396.1 LO/4–2650: Telegram

The United States Delegation at the Tripartite Preparatory Meetings to the Secretary of State


Secto 20. See Secto 12, April 25.1 Perkins met with Jebb this morning to explore problem of UK relations to Europe. Jebb presented 1-page paper he had drafted in effort to clarify British attitude though he emphasized it was only reflection of personal views, not Governmental views. It said in essence that British distinguished between “unity” and “union” of Europe. “Unity” meant cooperation of equal partners in advancing solution of common political and economic problems. OEEC and Council of Europe were agencies of unity and UK could and does participate. “Union” on other hand involves progressive steps leading to surrender of sovereignty as end result. This the British are not prepared to do.

In opening comment Perkins indicated our belief in Europe’s importance as the chief area of strength to be developed. The 2 problems are to develop higher living standard as demonstration our civilization is better than communism and to bring Germany in as component part [Page 882] of Western Europe. To meet these problems, British participation and leadership are needed. He cited EPU as example. Jebb agreed with this analysis but he contended that anything more will lead surely and eventually to federation. If British go further with EPU, it will lead them on road which would weaken sterling. Jebb then returned to idea advanced in yesterday’s meetings of “umbrella” organization existing in Atlantic area which would include US and Germany, as solution for UK’s dilemma. Perkins asserted we do not wish to push European Union but he could not see what the difference would be so far as UK’s difficulties are concerned between European Union and Atlantic Union, since both would presumably involve some eventual surrender sovereignty. Without directly replying, Jebb said that Britain fears European Union because they would be at mercy of united and strong Germany and would have European unemployment problem dumped in their laps.

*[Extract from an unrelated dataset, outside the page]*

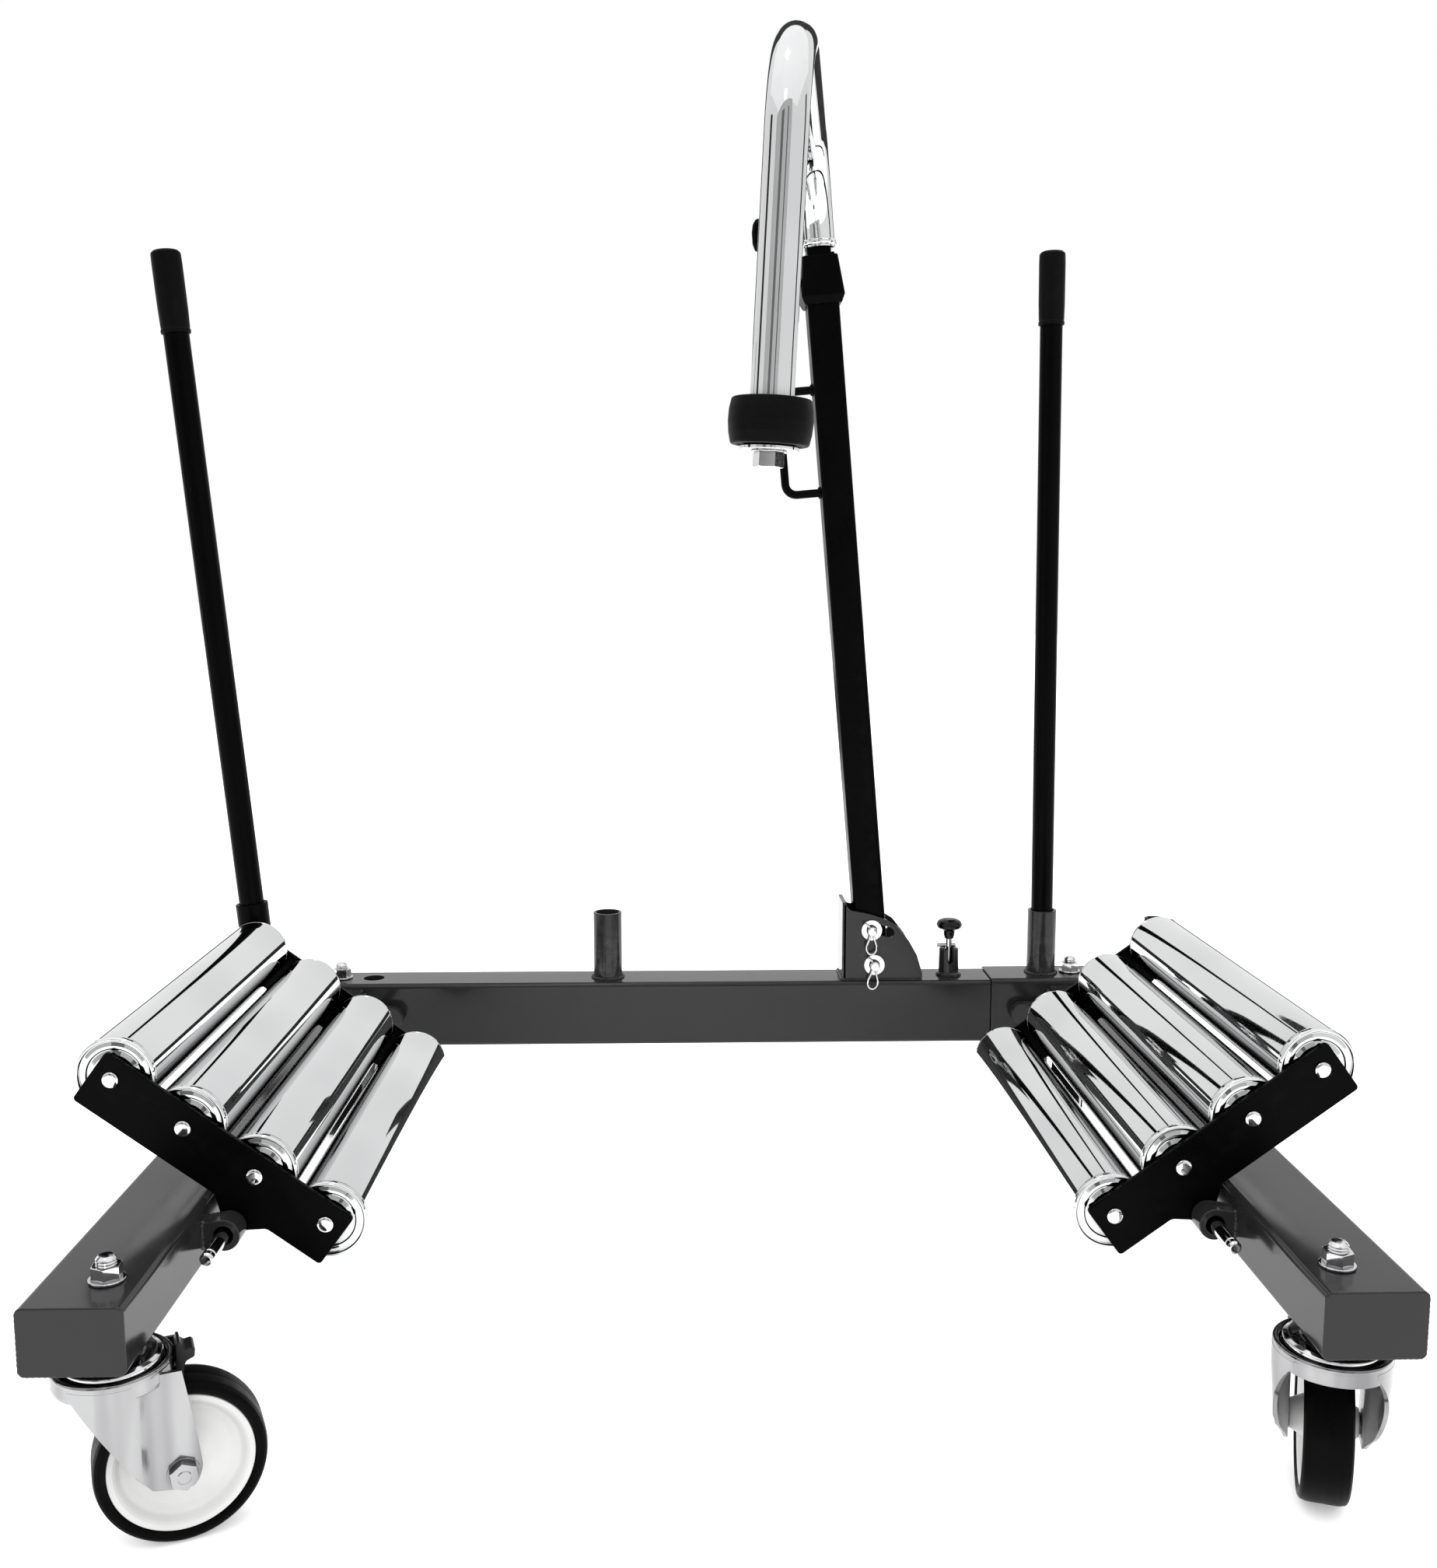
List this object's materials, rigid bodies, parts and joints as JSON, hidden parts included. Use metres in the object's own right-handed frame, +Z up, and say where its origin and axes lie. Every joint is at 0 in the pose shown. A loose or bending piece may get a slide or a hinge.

Bohlen2 observed that British paper did indicate substantial change in situation. We first faced present situation at end of 1947 and idea emerged of European community of which UK would be a member, which would be assisted by US to become self-sustaining entity. This idea is still held by US public and Congress. Apparent, however, that British view is now changing and British do not consider such European entity obtainable, including UK. He asserted there is little chance for Continental union without British participation as French would certainly fear German domination, and Scandinavians and perhaps Netherlands would follow UK. Jebb continued to push point that UK could not federate, that Parliament would vote against federation, but inquired whether Continentals could not combine under shelter of super organization which would include “British and US and everyone.”

Perkins pointed out that there are many things which could be done and which we would have hoped British would do short of federation. He thought, for example, that British could agree to elimination of dual pricing with [without?] damaging Commonwealth ties. Although pleading ignorance on this matter, Jebb agreed these things can be done. Perkins referred also to elimination of trade barriers and cited our belief in large markets as argument for trade liberalization. Jebb emphasized, however, that these things really dependent on, existence of single government in area concerned.

Jebb again reverted to idea of organizing a larger Atlantic unity. Bohlen several times pressed Jebb to see whether existence of this larger unity in organized fashion, including US and West German [Page 883] participation, would permit British to take more relaxed attitude and whether it would remove obstacles to full British participation. Jebb finally said he could not really answer this question, but he thought so. Speaking purely personally, he thought politically it would be a more possible move. People would be prepared for greater sacrifices and would have less fear of US domination than of German domination. Further discussion seemed to develop general agreement that the formation of new strength in Atlantic organization would relieve most; people in the world and would not serve to alienate other countries.

Bohlen several times emphasized the rather urgent time factor involved. Something had to be done fairly soon by way of including Germany in firm Western organization. Germany was recovering her independence in spirit and in fact so rapidly that we had possibly no more than another year in which to influence her course toward West. There was general agreement on this point. Problem accordingly boiled down to best method of getting Germany and US into same organization. Jebb added that British objective is to get Germany into some non-military organization. Perkins indicated that he was not against new Atlantic organization and that we would, of course, be willing to study this idea, but we want to know whether it will work; He thought it could not be done yet because the plans and implementations are not thought out, and he thought the group to be set up under NAT could study this problem.

In summary it was US view that there is a middle position between what we now have and federation where British leadership could be exercised. The British view is that UK cannot do much more than now for fear of federation involving surrender of sovereignty. They believe an umbrella organization would be helpful. Both sides agree that problem of German participation is vital and that what is needed is organization including both US and Germany.

Two salient points emerged from this conversation. First, British seem firmly determined not to go further in cooperation with Europe than they have done up to present. Second, they returned again rather strongly to idea thrown out yesterday of some new Atlantic super organization. It is evident they have been thinking along this line although they remain vague as to exact form or functions of such organization. We have not entered into much discussion on this point in view of lack of clarification Department’s views. Vagueness of proposals indicates idea has not been thought through. However, because of British attitude and Bidault’s speech, we will probably be faced with some such proposal and our position should be prepared.

  1. Ante, p. 865.
  2. Charles E. Bohlen, United States Minister at Paris.